- [Job]: Reproduce the lines from the one bearing "door_pins();" through the one bearing "bpy.context.scene.collection.objects.link(empty)", inclusive. Copy them exactly; include no other line.

[begin Data lines]

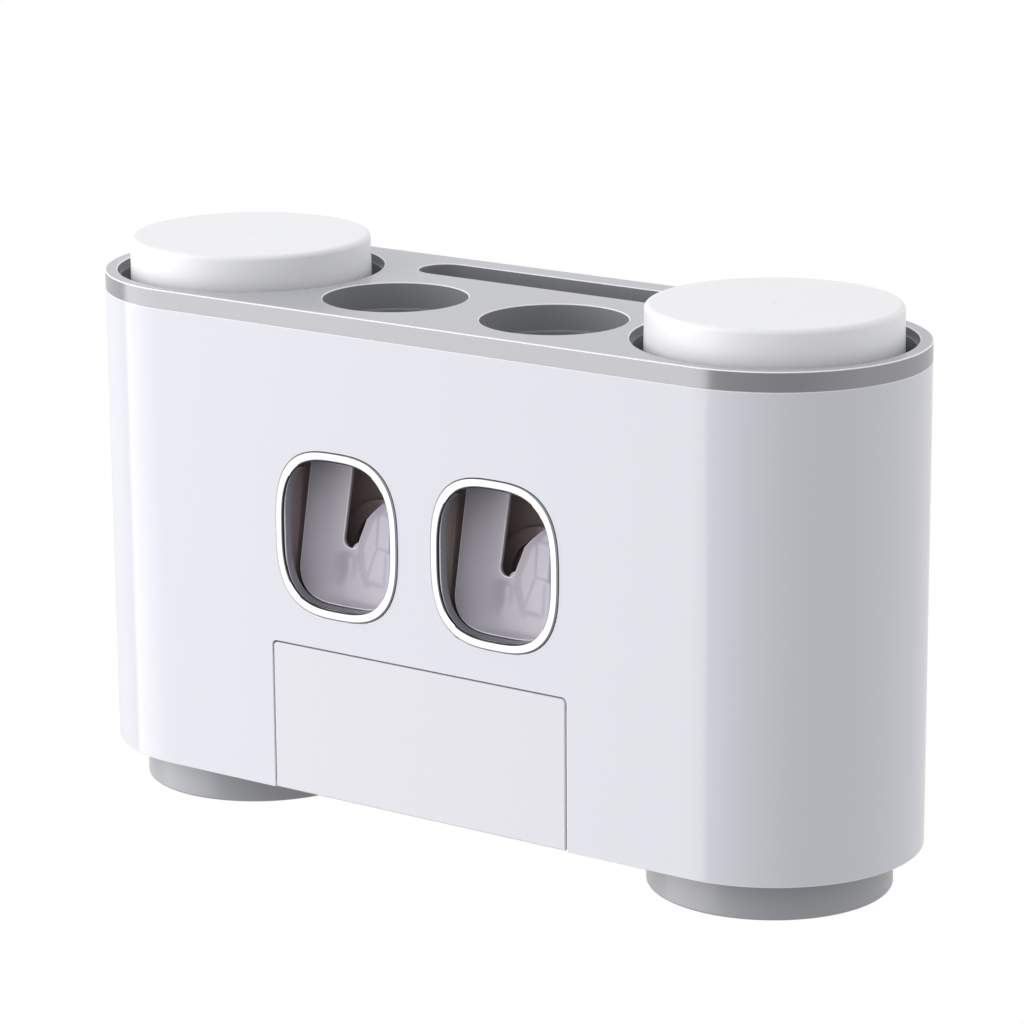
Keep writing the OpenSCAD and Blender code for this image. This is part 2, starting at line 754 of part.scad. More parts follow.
// Stud on the scoop's back that presses the pump bulb
module pusher() {
    back = scoop_rim + scoop_sag;
    arm = pin_up + bulb_down;
    reach = (cavity_depth - bulb_h - bulb_gap - pin_depth + arm * sin(lever_lean)) / cos(lever_lean);
    translate([0, back + 0.7, -bulb_down]) rod_y(pusher_r, pin_depth + reach - back - 0.7);
}

// Raised panels on the right of the scoop
module rib_panels() {
    for (panel = [[scoop_half_w - 11.9, -5.4, 12.2, 0.9], [scoop_half_w - 14.9, -16.5, 10.6, 0.45]]) {
        intersection() {
            translate([0, scoop_axis, panel[1]]) rotate_extrude(angle = 90, start = 45)
                translate([scoop_r - panel[3], 0]) square([panel[3] + 0.5, panel[2]]);
            translate([panel[0], scoop_rim + 0.3, -20]) cube([7.4, 20, 40]);
        }
    }
}

// Door panel, drawn as a side section, with side returns and two hinge knuckles
module door() {
    section = concat(
        [[0, door_bottom], [door_t, door_bottom], [door_t, door_h]],
        arc(door_edge_r, door_h - door_edge_r, door_edge_r, 90, 180, 6)
    );
    color(WHITE) on_wall() translate([0, front_y, 0]) difference() {
        union() {
            across(door_w) polygon(section);
            for (side = [-1, 1]) {
                translate([side * (door_half - return_t / 2 - return_in), 0, 0]) across(return_t) polygon([
                    [door_t - 0.2, 2 * return_t], [return_depth, return_t + return_in],
                    [return_depth, hinge_z - knuckle_l], [door_t - 0.2, hinge_z - 2 * knuckle_r]
                ]);
                translate([side * (door_half - knuckle_l / 2), hinge_in, hinge_z]) rod_x(knuckle_r, knuckle_l);
            }
            translate([-door_half + return_in, door_t - 0.2, return_t])
                cube([door_w - 2 * return_in, stiffener_t + 0.6, stiffener_t]);
        }
        for (side = [-1, 1]) {
            translate([side * (door_half - knuckle_l / 2 + cut / 2), hinge_in, hinge_z])
                rod_x(door_pin_r + pin_clear, knuckle_l + cut);
        }
    }
}

module door_pins() {
    inside = knuckle_l - 1;
    length = inside + door_gap + door_pin_in - 0.3;
    color(STEEL) on_wall() for (side = [-1, 1]) {
        translate([side * (door_half - inside + length / 2), front_y + hinge_in, hinge_z])
            rod_x(door_pin_r, length);
    }
}

// Panel over the back opening, with a pocket for the wall plate
module back_panel() {
    low = plate_z - plate_h / 2 - lift - 2;
    high = plate_z + plate_h / 2 + 1.5;
    half = plate_w / 2 + 2;
    floor_y = back_y - pocket_depth;
    hook_top = plate_z + hook_stem / 2 + seat_gap;
    slot_h = hook_rise + hook_stem + 2;
    color(WHITE) on_wall() difference() {
        union() {
            translate([-back_w / 2 + fit_gap, panel_y, back_z + fit_gap])
                cube([back_w - 2 * fit_gap, back_t, back_h - 2 * fit_gap]);
            translate([-half - pocket_side, floor_y - pocket_floor, low - pocket_side])
                cube([2 * (half + pocket_side), pocket_depth + pocket_floor - back_t + 0.5, high - low + 2 * pocket_side]);
        }
        translate([-half, floor_y, low]) cube([2 * half, pocket_depth + cut, high - low]);
        for (x = [-1, 1]) {
            translate([x * hook_spacing / 2 - hook_w / 2 - 0.5, floor_y - pocket_floor - cut, hook_top - slot_h])
                cube([hook_w + 1, pocket_floor + 2 * cut, slot_h]);
            translate([x * screw_spacing / 2 - 6, floor_y - pocket_floor - cut, low])
                cube([12, pocket_floor + 2 * cut, plate_h / 2 + lift + 8]);
        }
        for (x = [-1, 1], z = [-1, 1]) {
            translate([x * screw_pitch_x / 2, panel_y - cut, back_z + back_h / 2 + z * screw_pitch_z / 2]) {
                rod_y(screw_r + 0.2, back_t + 2 * cut);
                translate([0, cut + 0.9, 0]) rod_y(screw_head_r + 0.3, back_t);
            }
        }
    }
}

module back_screws() {
    color(STEEL) on_wall() for (x = [-1, 1], z = [-1, 1]) {
        translate([x * screw_pitch_x / 2, panel_y + 0.95, back_z + back_h / 2 + z * screw_pitch_z / 2])
            difference() {
                union() {
                    translate([0, -7, 0]) rod_y(screw_r - 0.02, 7.5);
                    rod_y(screw_head_r, 1.2);
                }
                translate([-0.3, 0.6, -1.6]) cube([0.6, 1, 3.2]);
                translate([-1.6, 0.6, -0.3]) cube([3.2, 1, 0.6]);
            }
    }
}

// Plate that stays on the wall, with two hooks and two countersunk screw holes
module wall_plate() {
    plate_back = wall_y - pad_t;
    plate_front = plate_back - wall_plate_t;
    floor_front = back_y - pocket_depth - pocket_floor;
    finger_y = floor_front - 0.4 - finger_t;
    color(CLEAR) on_wall() difference() {
        union() {
            translate([-plate_w / 2, plate_front, plate_z - plate_h / 2]) cube([plate_w, wall_plate_t, plate_h]);
            for (x = [-1, 1]) {
                translate([x * hook_spacing / 2 - hook_w / 2, finger_y, plate_z - hook_stem / 2]) {
                    cube([hook_w, plate_front - finger_y + 0.5, hook_stem]);
                    cube([hook_w, finger_t, hook_stem + hook_rise]);
                }
            }
        }
        for (x = [-1, 1]) {
            translate([x * screw_spacing / 2, plate_front - cut, plate_z]) {
                rod_y(screw_hole_r, wall_plate_t + 2 * cut);
                rotate([-90, 0, 0]) cylinder(r1 = screw_hole_r + 1.6 + cut, r2 = screw_hole_r, h = 1.4 + cut);
            }
        }
    }
}

module adhesive_pad() {
    color(CLEAR) on_wall() difference() {
        translate([-plate_w / 2 + 2, wall_y - pad_t, plate_z - plate_h / 2 + 2])
            cube([plate_w - 4, pad_t, plate_h - 4]);
        for (x = [-1, 1]) {
            translate([x * screw_spacing / 2, wall_y - pad_t - cut, plate_z]) rod_y(screw_hole_r + 1, pad_t + 2 * cut);
        }
    }
}

wall_plate();
adhesive_pad();
outer_shell();
back_panel();
back_screws();
bottom_plate();
brush_rack();
brush_bay();
top_cover();
storage_tray();
port_sleeve(LEFT);  // port_sleeve_left
port_sleeve(RIGHT);  // port_sleeve_right
cup_bay(LEFT);  // cup_bay_left
cup_bay(RIGHT);  // cup_bay_right
bay_magnet(LEFT);  // bay_magnet_left
bay_magnet(RIGHT);  // bay_magnet_right
pump_body(LEFT);  // pump_body_left
pump_body(RIGHT);  // pump_body_right
window_ring(LEFT);  // window_ring_left
window_ring(RIGHT);  // window_ring_right
tube_socket(LEFT);  // tube_socket_left
tube_socket(RIGHT);  // tube_socket_right
nozzle(LEFT);  // nozzle_left
nozzle(RIGHT);  // nozzle_right
pump_bulb(LEFT);  // pump_bulb_left
pump_bulb(RIGHT);  // pump_bulb_right
bulb_clamp(LEFT);  // bulb_clamp_left
bulb_clamp(RIGHT);  // bulb_clamp_right
lever_pin(LEFT);  // lever_pin_left
lever_pin(RIGHT);  // lever_pin_right
push_lever(LEFT);  // push_lever_left
push_lever(RIGHT);  // push_lever_right
door();
door_pins();
upper_cup(LEFT);  // upper_cup_left
upper_cup(RIGHT);  // upper_cup_right
lower_cup(LEFT);  // lower_cup_left
lower_cup(RIGHT);  // lower_cup_right
cup_disc(LEFT);  // cup_disc_left
cup_disc(RIGHT);  // cup_disc_right
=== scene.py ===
"""Looks of the wall mounted toothpaste dispenser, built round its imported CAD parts."""

import math

import bmesh
import bpy
from mathutils import Matrix, Vector
from mathutils.geometry import delaunay_2d_cdt


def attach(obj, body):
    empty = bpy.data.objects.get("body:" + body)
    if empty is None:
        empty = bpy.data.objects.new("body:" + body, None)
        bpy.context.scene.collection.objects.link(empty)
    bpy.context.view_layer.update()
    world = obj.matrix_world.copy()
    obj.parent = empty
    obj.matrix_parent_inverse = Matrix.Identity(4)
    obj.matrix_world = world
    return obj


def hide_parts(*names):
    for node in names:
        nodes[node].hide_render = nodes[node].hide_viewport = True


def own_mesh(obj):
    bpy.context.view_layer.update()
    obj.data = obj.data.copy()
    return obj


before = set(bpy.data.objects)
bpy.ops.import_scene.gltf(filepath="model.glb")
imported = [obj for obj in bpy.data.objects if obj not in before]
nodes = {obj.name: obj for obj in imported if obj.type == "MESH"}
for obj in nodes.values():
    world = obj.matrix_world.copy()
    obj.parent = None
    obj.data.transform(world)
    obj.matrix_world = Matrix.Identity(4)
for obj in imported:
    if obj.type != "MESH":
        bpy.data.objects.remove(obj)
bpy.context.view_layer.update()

# Sizes in millimetres, measured from the middle of the housing's underside
MM = 0.001
WALL_Y = 50.2
PLATE_Z = 105.0
BODY_W = 311.1
BODY_D = 100.0
SHELL_H = 159.8
SHELL_WALL = 2.4
TOP_Z = 166.1
COVER_Z = 163.1
CUP_X = 105.55
WELL_R = 45.8
PORT_X = 31.9
PORT_Y = -15.7
PORT_R = 24.2
SLOT_Y = 31.5
SLOT_L = 110.2
SLOT_W = 18.2
WINDOW_Z = 91.3
RING_A = 25.0
RING_B = 28.3
RING_N = 2.9
RING_INNER_A = 21.55
RING_INNER_B = 24.85
RING_INNER_N = 3.2
FIT_GAP = 0.15
FRAME_HALF = 59.75
FRAME_TOP = 51.8
DOOR_HALF = 59.3
DOOR_H = 51.35
DOOR_T = 2.3
HINGE_IN = 2.2
HINGE_Z = 48.7
PIN_DEPTH = 19.0
PIN_UP = 33.5
LEVER_LEAN = 7.0
SIDES = (("left", -1), ("right", 1))


def at(x, y, z):
    """A point of the housing as a point of the row frame, in metres."""
    return Vector((x, y - WALL_Y, z - PLATE_Z)) * MM


def circle(x, y, r, steps=96, start=0.0, turn=360.0, closed=True):
    count = steps if closed else steps + 1
    return [
        (x + r * math.cos(a), y + r * math.sin(a))
        for a in (math.radians(start + turn * i / steps) for i in range(count))
    ]


def stadium(width, depth, steps=48, y=0.0):
    """A stadium's outline, anticlockwise from the front left."""
    run, r = (width - depth) / 2, depth / 2
    right = circle(run, y, r, steps, -90, 180, closed=False)
    left = circle(-run, y, r, steps, 90, 180, closed=False)
    return right + left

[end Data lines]

- [Answer to the problem]:
door_pins();
upper_cup(LEFT);  // upper_cup_left
upper_cup(RIGHT);  // upper_cup_right
lower_cup(LEFT);  // lower_cup_left
lower_cup(RIGHT);  // lower_cup_right
cup_disc(LEFT);  // cup_disc_left
cup_disc(RIGHT);  // cup_disc_right
=== scene.py ===
"""Looks of the wall mounted toothpaste dispenser, built round its imported CAD parts."""

import math

import bmesh
import bpy
from mathutils import Matrix, Vector
from mathutils.geometry import delaunay_2d_cdt


def attach(obj, body):
    empty = bpy.data.objects.get("body:" + body)
    if empty is None:
        empty = bpy.data.objects.new("body:" + body, None)
        bpy.context.scene.collection.objects.link(empty)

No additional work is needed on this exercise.